Zoom / CS
Zoom Levels
After you complete a full calibration at zoom = 0 (FL, NO, K1, K2), repeat the process for additional zoom positions.
When you zoom in, the lens may change geometry and produce a Center Shift (CS) effect — this must be calibrated for each zoom sample in addition to FL, NO, K1, and K2.
For most lenses, zoom samples at 0.20 intervals (zoom = 0.0, 0.2, 0.4, 0.6, 0.8, 1.0) provide a good balance between accuracy and effort. For higher accuracy, use finer steps (for example 0.01). Lenses with irregular or nonlinear behavior may require extra samples around the problematic ranges.
Steps
- Add a zoom sample: Zoom in by one step (typically 0.1 or 0.2), then add a new zoom sample for that zoom level.
- Calibrate FL: Calibrate Focal Length (FL) at this zoom level following the FL / NO procedure. See FL / NO for details.

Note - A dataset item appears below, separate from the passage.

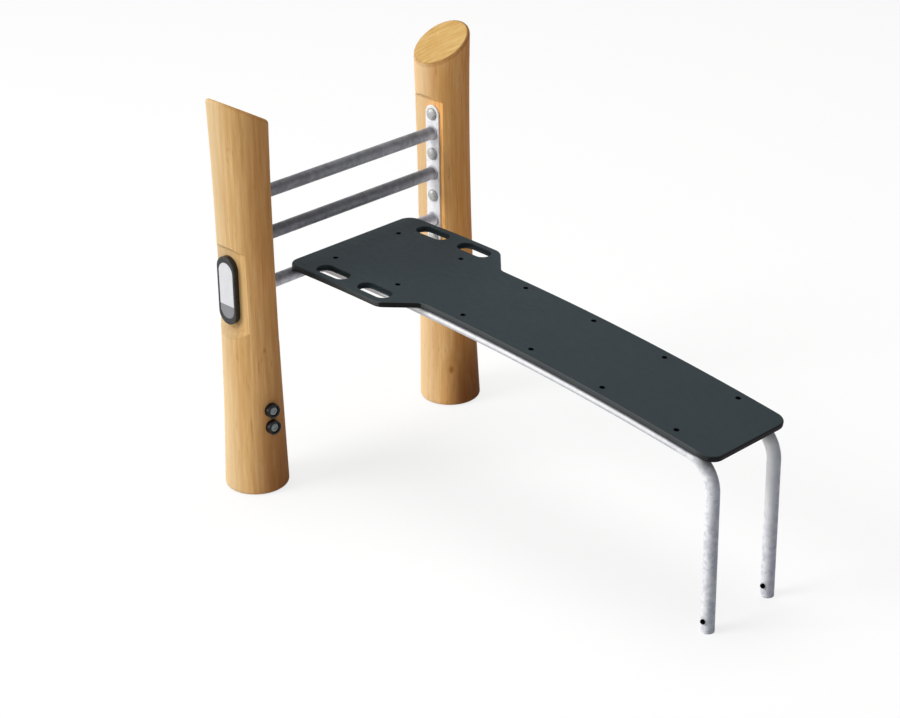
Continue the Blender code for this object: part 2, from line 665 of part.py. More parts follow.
def build_board_fixings(parent, black_steel, bright_steel):
    """Sunk socket bolts in the panel and the threaded bushes in the rails below."""
    top = BOLT_HEAD_HEIGHT
    bolt = bmesh.new()
    turn_profile(bolt, [
        (0, -BOLT_SHANK_LENGTH),
        (BOLT_SHANK_RADIUS, -BOLT_SHANK_LENGTH),
        (BOLT_SHANK_RADIUS, 0),
        (BOLT_HEAD_RADIUS, 0),
        (BOLT_HEAD_RADIUS, top - BOLT_SOCKET_DEPTH / 2),
        (BOLT_HEAD_RADIUS - BOLT_SOCKET_DEPTH / 2, top),
        (BOLT_SOCKET_RADIUS, top),
        (BOLT_SOCKET_RADIUS, top - BOLT_SOCKET_DEPTH),
        (0, top - BOLT_SOCKET_DEPTH),
    ], BOLT_SIDES)
    bolt_mesh = mesh_from(bolt, "board_bolt")
    bush = bmesh.new()
    inner = BOLT_SHANK_RADIUS + CLEARANCE
    turn_profile(bush, [(BUSH_RADIUS, -BUSH_LENGTH), (BUSH_RADIUS, 0), (inner, 0), (inner, -BUSH_LENGTH)],
                 BOLT_SIDES, closed=True)
    bush_mesh = mesh_from(bush, "board_bush")
    for side, name in SIDE_NAMES.items():
        for i, place_along in enumerate(BOLT_PLACES, start=1):
            frame = arch_frame(place_along, side * RAIL_Y)
            head = frame @ Matrix.Translation((0, 0, -BOLT_HEAD_SINK - BOLT_HEAD_HEIGHT))
            seat = frame @ Matrix.Translation((0, 0, -BOARD_THICKNESS - CLEARANCE))
            add_piece(f"{name}_board_bolt_{i}", bolt_mesh, black_steel, parent, head)
            add_piece(f"{name}_board_bush_{i}", bush_mesh, bright_steel, parent, seat)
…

- Observe Center Shift (CS): At higher zooms the physical marker may appear to move away from the exact image center because of center shift. The virtual marker stays at the computed center; differences indicate CS.

- Adjust CS: Modify the Center Shift (CS) parameters so the virtual and physical markers align.

Center Shift and Focal Length interact: changing one can affect the other. You will usually need to iterate adjustments for CS and FL until both markers align at this zoom level.
- Calibrate NO, K1, K2: After FL and CS are stable, determine Nodal Offset (NO) and distortion parameters K1 and K2 for this zoom sample using the normal K1/K2 and NO procedures.
- Repeat for the next zoom step: Zoom further and repeat steps 1–5 for each required zoom sample until the full zoom range is covered.
Practical Tips
- Work from wide to telephoto (zoom = 0 → 1.0) so you can spot trends in how parameters change with zoom.
- If a parameter changes rapidly over a small zoom range, add additional samples in that range.
- Keep notes of each zoom sample’s raw encoder readings (zoom and focus) — they help diagnose inconsistencies later.